SELECT term, definition
FROM `{project_id}.{dataset_id}.{table_id}`
"""

# Execute BigQuery query
query_job = bq_client.query(sql_query)
results = query_job.result()

# Define the parent entry group path
parent = f"projects/{project_id}/locations/{location}/entryGroups/{entry_group_id}"

# Process each row from BigQuery and create/update glossary entries
for row in results:
    term = row['term']
    definition = row['definition']
    entry_id = term.replace(' ', '_')  # Create a simple entry ID

    # Define the glossary entry
    glossary_entry = {
        'display_name': term,
        'description': definition,
        'entry_group': entry_group_id
    }

    # Create or update the entry
    entry_name = f"projects/{project_id}/locations/{location}/entryGroups/{entry_group_id}/entries/{entry_id}"

    try:
        # Check if the entry already exists
        existing_entry = datacatalog_client.get_entry(name=entry_name)
        print(f"Entry '{term}' already exists.
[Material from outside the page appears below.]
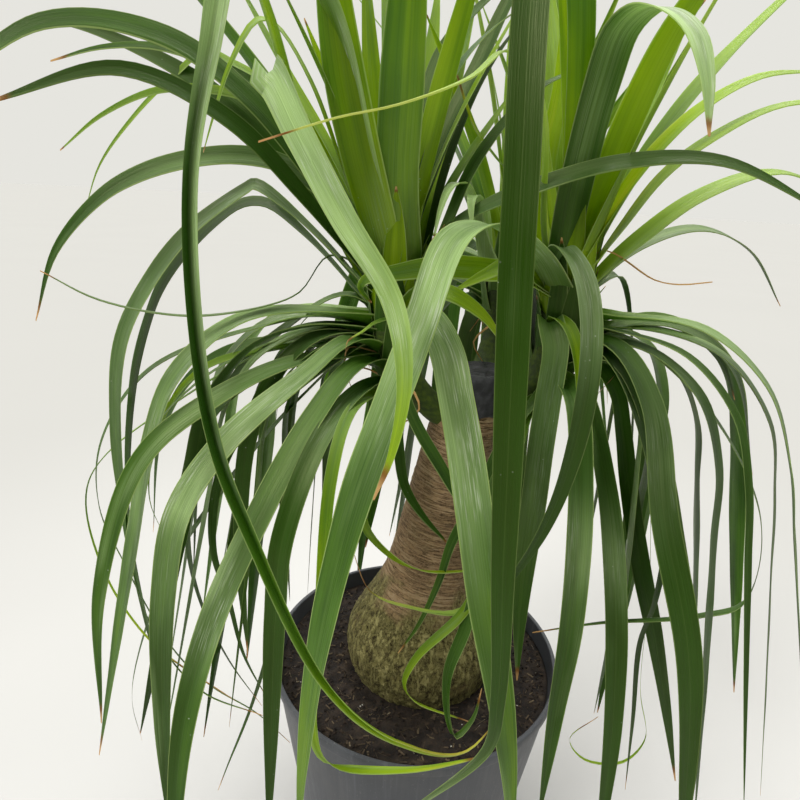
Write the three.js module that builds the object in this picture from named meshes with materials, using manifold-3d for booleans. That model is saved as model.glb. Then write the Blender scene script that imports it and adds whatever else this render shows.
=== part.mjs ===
// Potted ponytail palm: a nursery pot, its soil, a swollen leaning trunk with a sealed cut top,
// and three leafy heads of long arching strap leaves.
// Millimetres, +Z up, origin at the middle of the pot's foot.
import * as THREE from "three";
import { mergeVertices } from "three/addons/utils/BufferGeometryUtils.js";
import Module from "manifold-3d";

const wasm = await Module();
wasm.setup();

// Driving dimensions of the pot and its soil
const POT_HEIGHT = 200;
const RIM_RADIUS = 120;
const FOOT_RADIUS = 89;
const POT_WALL = 2.2;
const LIP_DROP = 7;
const LIP_PROUD = 1.6;
const POT_SIDES = 48;
const DRAIN_HOLES = 8;
const DRAIN_RADIUS = 8;
const DRAIN_CIRCLE = 66;
const SOIL_BELOW_RIM = 10;
const SOIL_CROWN = 4;
const FIT_GAP = 0.35;

// Driving dimensions of the trunk: [height, radius] from the buried foot to the sawn top
const TRUNK_PROFILE = [
  [156, 0], [158, 26], [166, 44], [180, 55], [196, 61], [210, 63.5], [224, 62], [238, 56], [255, 47],
  [275, 38.5], [300, 33.5], [330, 30.5], [365, 28.5], [400, 27], [425, 25.5], [444, 24], [447, 22], [448, 0],
];
const TRUNK_FOOT_X = 5;
const TRUNK_LEAN = 30;
const LEAN_FROM = 198;
const TRUNK_TOP = 448;
const TRUNK_SIDES = 28;
const SEAL_DEPTH = 27;
const SEAL_THICKNESS = 2;

// Driving dimensions of a leaf blade
const BLADE_THICKNESS = 0.9;
const BLADE_STEPS = 9;
const TIP_SHARE = 0.08;
const ROOT_NARROWING = 0.3;
const GOLDEN_ANGLE = 137.508;
const GOLDEN_SHARE = 0.618034;
const YOUNG_AGE = 0.26;
const LOWEST_RISE = -12;
const LEAF_CLEARANCE = 22;
const FLOOR_CLEARANCE = 12;
const POT_CLEARANCE = 14;
const CLEARANCE_POINTS = 26;
const OWN_CLEARANCE = 12;
const ROOT_POINTS = 4;
const OWN_ROOT_POINTS = 8;
const SHORTEST_ROUTE = 4;
const TURN_TRIES = [0, 7, -7, 14, -14, 21, -21, 28, -28, 40, -40, 55, -55];

// The open space before the trunk
const FRONT_Y = -70;
const FRONT_HALF_WIDTH = 175;
const FRONT_TOP = 660;

// The three heads: crown point, foot of the stem in the trunk, and of the drawn leaves the compass sector,
// the greatest rise of the old ones, the number and the seed
const HEADS = [
  {
    name: "left_head", crown: [-30, -5, 470], foot: [12, -2, 408],
    sector: [138, 216], rise: 24, drawn: 14, seed: 11,
  },
  {
    name: "right_head", crown: [89, 5, 476], foot: [42, 0, 412],
    sector: [-42, 32], rise: 24, drawn: 14, seed: 23,
  },
  {
    name: "back_head", crown: [56, 62, 490], foot: [34, 10, 420],
    sector: [40, 152], rise: 52, drawn: 24, seed: 37,
  },
];
const STEM_RADII = [[-1, 12], [-0.4, 12.5], [0, 17], [0.25, 17], [0.6, 12], [1, 5]];
const STEM_ABOVE_CROWN = 46;
const STEM_SIDES = 14;

// A leaf placed by hand: compass turn, width, twist of the hanging part, height of its root against the
// head's crown point, and a path of [reach, height, side] from that point. Reach runs out along the turn.
const strap = (turn, width, twist, root, path) => ({ turn, width, twist, root, path });

const PLACED_LEAVES = {
  left_head: [
    // Two long leaves that come over to the front: one curls back over the rim, one is folded at its top
    strap(235, 15, 20, 20, [
      [35, 110], [80, 195], [125, 205], [166, 144, 19], [189, 91, 34], [199, 6, 53], [190, -46, 65],
      [161, -136, 83], [108, -213, 96], [53, -256, 115], [16, -243, 125],
    ]),
    strap(218, 18, 10, 5, [
      [35, 55, -6], [64, 97, -8], [100, 153, -8], [101, 150, 4], [98, 125, 28], [89, 84, 70],
      [80, 48, 104], [80, 5, 122], [88, -36, 118], [93, -54, 110],
    ]),
    // The broad leaf that hangs in front of the trunk
    strap(290, 23, 0, -5, [
      [25, 22], [60, 27, -2], [88, 12], [107, -10], [121, -36, 2], [135, -72, 5], [147, -116, 10],
      [161, -195, 23], [165, -250, 32], [166, -300, 38],
    ]),
    // Arching leaves of the left side, from the highest to the lowest
    strap(188, 17, 35, 5, [
      [20, 30], [60, 72], [95, 98], [99, 96], [135, 70], [162, 38], [185, -5], [195, -70], [195, -150],
      [182, -300],
    ]),
    strap(168, 15, 40, 0, [
      [35, 28], [85, 62], [130, 66], [170, 45], [205, 0], [226, -60], [235, -130], [230, -235],
    ]),
    strap(220, 19, 38, -20, [
      [35, 2], [75, -18], [130, -52], [160, -88], [173, -140], [181, -240], [183, -350],
    ]),
    strap(234, 18, 30, -25, [[40, -12], [80, -37], [135, -100], [165, -145], [188, -205], [208, -350]]),
    strap(242, 16, 25, -35, [[45, -28], [88, -47], [125, -98], [133, -150], [146, -330]]),
    strap(172, 10, 50, 5, [[35, 28], [75, 6], [112, -28], [148, -90], [168, -230]]),
    strap(200, 13, 45, -10, [[42, 6], [72, -8], [100, -55], [112, -140], [110, -250]]),
    strap(160, 12, 60, -12, [[75, -14], [130, -24], [180, -55], [218, -115], [238, -220]]),
    strap(205, 13, 45, -15, [[70, -12], [130, -36], [172, -70], [205, -160], [215, -270]]),
    strap(200, 17, 25, 12, [[25, 50], [60, 105], [95, 145], [140, 172], [200, 172], [265, 120]]),
    strap(210, 14, 25, 10, [[35, 55], [70, 95], [112, 132], [165, 150], [225, 128]]),
    // Young upright leaves
    strap(160, 9, 20, 25, [[20, 70], [50, 120], [85, 170], [130, 235]]),
    strap(235, 25, 10, 25, [[25, 80], [45, 125], [62, 168], [85, 260]]),
    strap(275, 27, 0, 22, [[15, 60], [25, 105, -5], [35, 150, -5], [55, 205, -5], [85, 262, -5]]),
    strap(130, 17, 0, 30, [[15, 90], [25, 145, 5], [45, 250, 5]]),
    strap(225, 16, 10, 15, [[29, 54, -15], [65, 130, -22], [96, 188, -11], [135, 240]]),
    strap(60, 14, 0, 18, [[15, 68, -7], [34, 120, -9], [50, 166, -8], [80, 225, -5]]),
    strap(20, 14, -30, 20, [[15, 95], [30, 140], [48, 178], [70, 225], [105, 270]]),
    strap(345, 13, -10, 15, [[28, 72], [55, 92], [90, 108], [135, 122], [190, 124], [250, 98]]),
    // Narrow leaves low in front of the trunk and along the front of the pot
    strap(250, 7, 0, -38, [[40, -42, 5], [70, -104, 9], [63, -131, 24], [50, -148, 46], [22, -154, 86]]),
    strap(245, 9, 0, -38, [
      [70, -35, 5], [100, -70, 10], [124, -163, 19], [131, -223, 19], [129, -250, 28], [110, -250, 76],
      [81, -243, 121],
    ]),
  ],
  right_head: [
    // The long dark leaf that hangs nearest to the front, and the broad pale one that crosses to the left
    strap(255, 16, 5, 20, [
      [16, 120, -5], [62, 205, -15], [122, 215, -30], [167, 91, -23], [181, 5, -17], [182, -78, -11],
      [176, -169, -5], [171, -212, -8], [172, -262, -40], [172, -290, -62],
    ]),
    strap(225, 27, 0, 0, [
      [22, 40], [50, 62], [94, 77], [124, 69], [147, 24], [164, -11], [191, -69], [214, -151],
      [226, -235], [230, -300],
    ]),
    strap(290, 15, 0, 8, [
      [15, 55, -22], [42, 65, -34], [75, 50, -40], [97, 18, -46], [105, -35, -52], [104, -90, -65],
      [92, -155, -92],
    ]),
    // Arching leaves of the right side
    strap(318, 19, -40, -15, [[35, -6], [78, -60], [104, -125], [140, -238], [158, -345]]),
    strap(283, 18, -5, -32, [
      [50, -32, -9], [78, -85, -12], [95, -174, -13], [103, -241, -18], [107, -335, -20],
    ]),
    strap(298, 16, -25, -30, [[32, -38], [65, -90], [88, -158], [108, -260], [120, -400]]),
    strap(308, 20, -30, -8, [[45, 2], [78, -28], [103, -100], [138, -190], [168, -360]]),
    strap(30, 11, -60, 5, [[25, 32], [50, 42], [74, 0], [98, -90], [120, -300]]),
    strap(350, 11, -30, -5, [[30, 6], [55, 15], [82, 14], [120, -12], [150, -90]]),
    // Young upright leaves
    strap(285, 24, 0, 15, [
      [8, 61, -5], [15, 105, -8], [28, 150, -10], [47, 184, -14], [76, 197, -22], [110, 188, -32],
      [148, 160, -44],
    ]),
    strap(320, 23, -15, 20, [[10, 75], [20, 115], [30, 150], [45, 190], [80, 245]]),
    strap(340, 18, -20, 15, [[30, 75], [50, 110], [74, 133], [110, 152], [165, 150]]),
    strap(5, 17, -20, 5, [[25, 45], [50, 72], [85, 100], [135, 118], [190, 105]]),
    strap(20, 12, -20, 0, [[35, 50], [75, 72], [115, 78], [165, 62], [210, 20]]),
    strap(200, 19, 15, 25, [[12, 60], [22, 97], [37, 145], [60, 230]]),
    // Three narrow leaves that hang over the bulb: one swings back, one loops, one is folded near its end
    strap(215, 6, 0, -36, [
      [30, -42, 12], [60, -72, 30], [84, -140, 43], [103, -174, 36], [137, -168, 20], [158, -157, 6],
      [167, -126, -5],
    ]),
    strap(215, 8, 0, -40, [
      [40, -58, 10], [88, -135, 42], [106, -169, 42], [134, -203, 30], [141, -224, 27], [134, -240, 30],
      [97, -262, 50],
    ]),
    strap(220, 11, 0, -44, [
      [42, -50, 8], [96, -140, 34], [112, -178, 38], [123, -212, 36], [122, -250, 40], [117, -263, 43],
      [106, -251, 47], [100, -228, 47],
    ]),
  ],
  back_head: [],
};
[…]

Updating...")
        existing_entry.description = definition

        # Update the existing entry
        update_mask = field_mask_pb2.FieldMask(paths=['description'])
        response = datacatalog_client.update_entry(entry=existing_entry, update_mask=update_mask)
        print(f"Updated entry: {response.name}")
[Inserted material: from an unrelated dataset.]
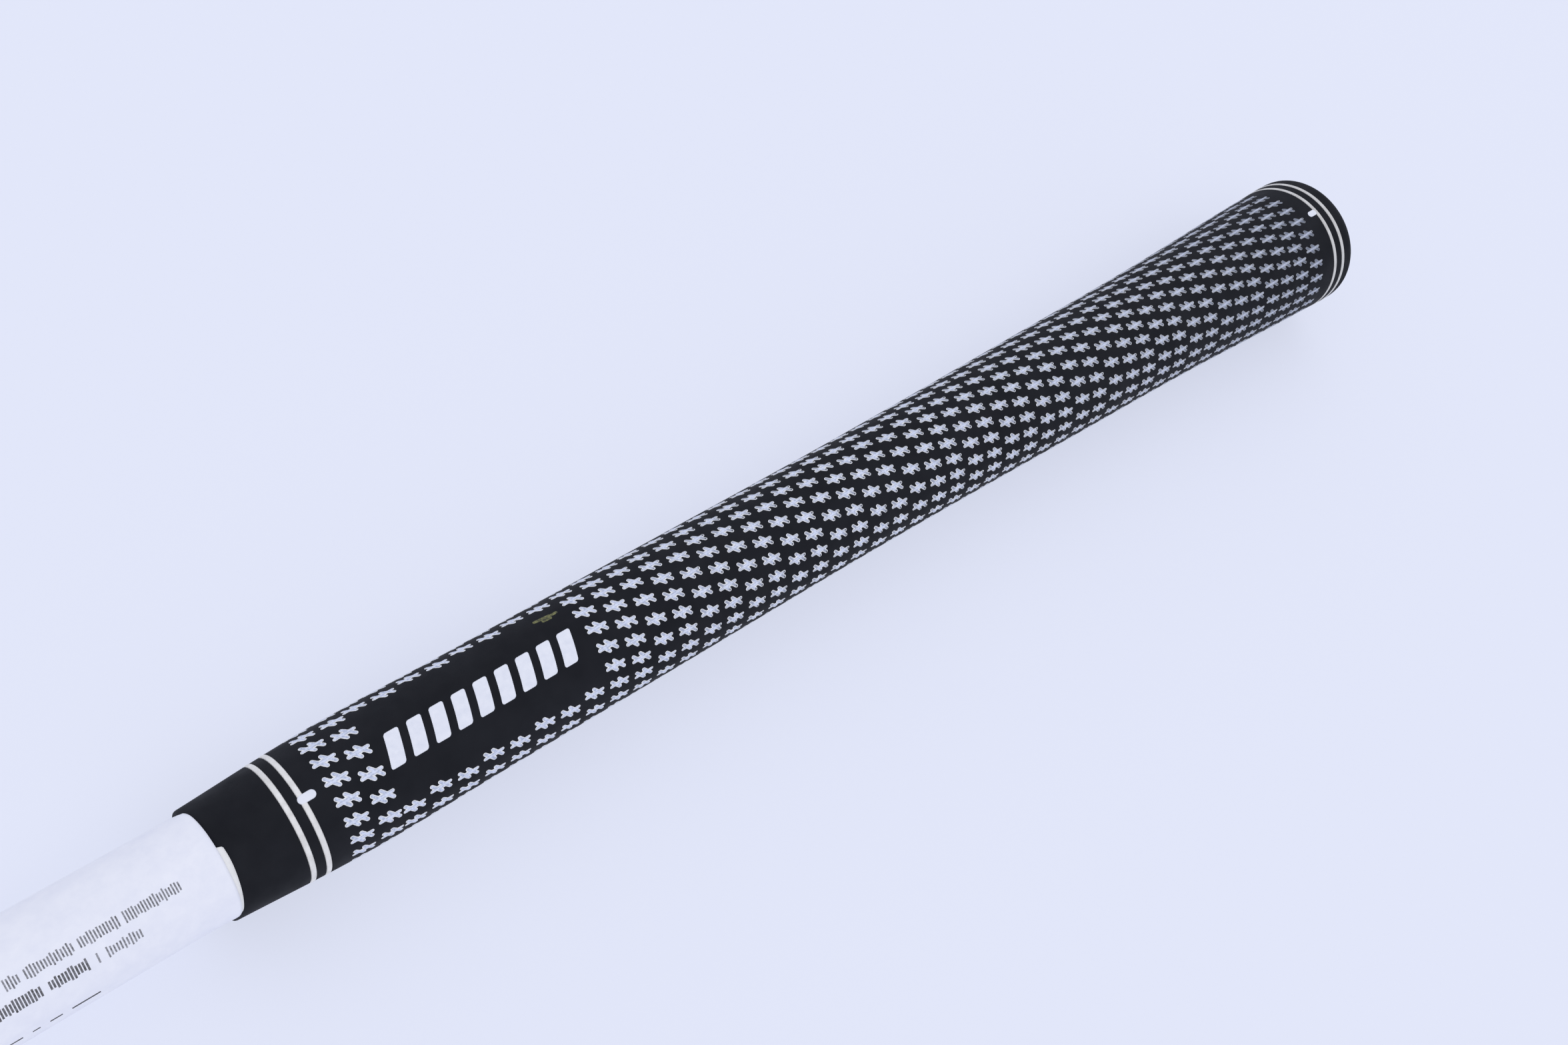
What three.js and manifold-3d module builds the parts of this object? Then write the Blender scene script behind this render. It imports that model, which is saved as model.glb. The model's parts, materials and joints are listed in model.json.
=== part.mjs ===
// A fairway wood: a hollow lofted head with an adjustable hosel, on a graphite shaft with a rubber grip.
// Lengths are in millimetres and angles in degrees.
//
// Two frames are used. The shaft frame has X along the shaft from the ground point to the butt, Y towards
// the back of the head and Z towards the toe. The head frame is the club at address: X from heel to toe,
// Y towards the target and Z up, with the same origin, where the shaft's axis meets the ground.
// The last group lays the club on a floor, on its heel, its rear edge and its butt, with the toe up.
import * as THREE from "three";
import { ParametricGeometry } from "three/addons/geometries/ParametricGeometry.js";
import { mergeVertices } from "three/addons/utils/BufferGeometryUtils.js";
import Module from "manifold-3d";

const wasm = await Module();
wasm.setup();

// The whole club
const CLUB_LENGTH = 1092; // 43 inches, from the ground point to the end of the butt cap
const LIE = 57;
const LOFT = 15;
const GAP = 0.3; // between pieces that are bonded or clamped together
const CUT_PAST = 1; // how far a cutter runs past the surface that it opens
const ROUND = 28; // sides of a round piece
const SMALL_ROUND = 20; // sides of a small round piece
const OUTLINE_STEPS = 40; // sides of a rounded outline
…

    except Exception as e:
        # If entry does not exist, create a new one
        print(f"Creating new entry '{term}'...")
        response = datacatalog_client.create_entry(parent=parent, entry_id=entry_id, entry=glossary_entry)
        print(f"Created entry: {response.name}")

 

 

                          Apache Airflow with Custom Operators:

      • The code complexity will depend on how you compose it on your project, here is a sample code that might help you, a custom operator
        BigQueryToDataCatalogOperator
        is needed to query a BigQuery table and manage glossary entries in Google Cloud Data Catalog:
          • Install Apache Airflow:
            pip install apache-airflow
          • Install Google Cloud Libraries:
            pip install google-cloud-bigquery google-cloud-datacatalog
          • Create a file named custom_operators.py in your Airflow plugins directory (e.g., airflow/plugins/)
          • Sample guideline of Apache Airflow with Custom Operator below:

 

 

from airflow.models import BaseOperator
from airflow.utils.decorators import apply_defaults
from google.cloud import bigquery
from google.cloud import datacatalog_v1
from google.protobuf import field_mask_pb2

class BigQueryToDataCatalogOperator(BaseOperator):
    @apply_defaults
    def __init__(self, project_id, dataset_id, table_id, entry_group_id, location, *args, **kwargs):
        super(BigQueryToDataCatalogOperator, self).__init__(*args, **kwargs)
        self.project_id = project_id
        self.dataset_id = dataset_id
        self.table_id = table_id
        self.entry_group_id = entry_group_id
        self.location = location

    def execute(self, context):
        bq_client = bigquery.Client()
        datacatalog_client = datacatalog_v1.DataCatalogClient()

        sql_query = f"""
        SELECT term, definition
        FROM `{self.project_id}.{self.dataset_id}.{self.table_id}`
        """

        query_job = bq_client.query(sql_query)
        results = query_job.result()

        parent = f"projects/{self.project_id}/locations/{self.location}/entryGroups/{self.entry_group_id}"

        for row in results:
            term = row['term']
            definition = row['definition']
            entry_id = term.replace(' ', '_')

            glossary_entry = {
                'display_name': term,
                'description': definition,
                'entry_group': self.entry_group_id
            }

            entry_name = f"projects/{self.project_id}/locations/{self.location}/entryGroups/{self.entry_group_id}/entries/{entry_id}"

            try:
                existing_entry = datacatalog_client.get_entry(name=entry_name)
                self.log.info(f"Entry '{term}' already exists. Updating...")
                existing_entry.description = definition

                update_mask = field_mask_pb2.FieldMask(paths=['description'])
                response = datacatalog_client.update_entry(entry=existing_entry, update_mask=update_mask)
                self.log.info(f"Updated entry: {response.name}")

            except Exception:
                self.log.info(f"Creating new entry '{term}'...")
                response = datacatalog_client.create_entry(parent=parent, entry_id=entry_id, entry=glossary_entry)
                self.log.info(f"Created entry: {response.name}")

 

 

I hope the above information is helpful.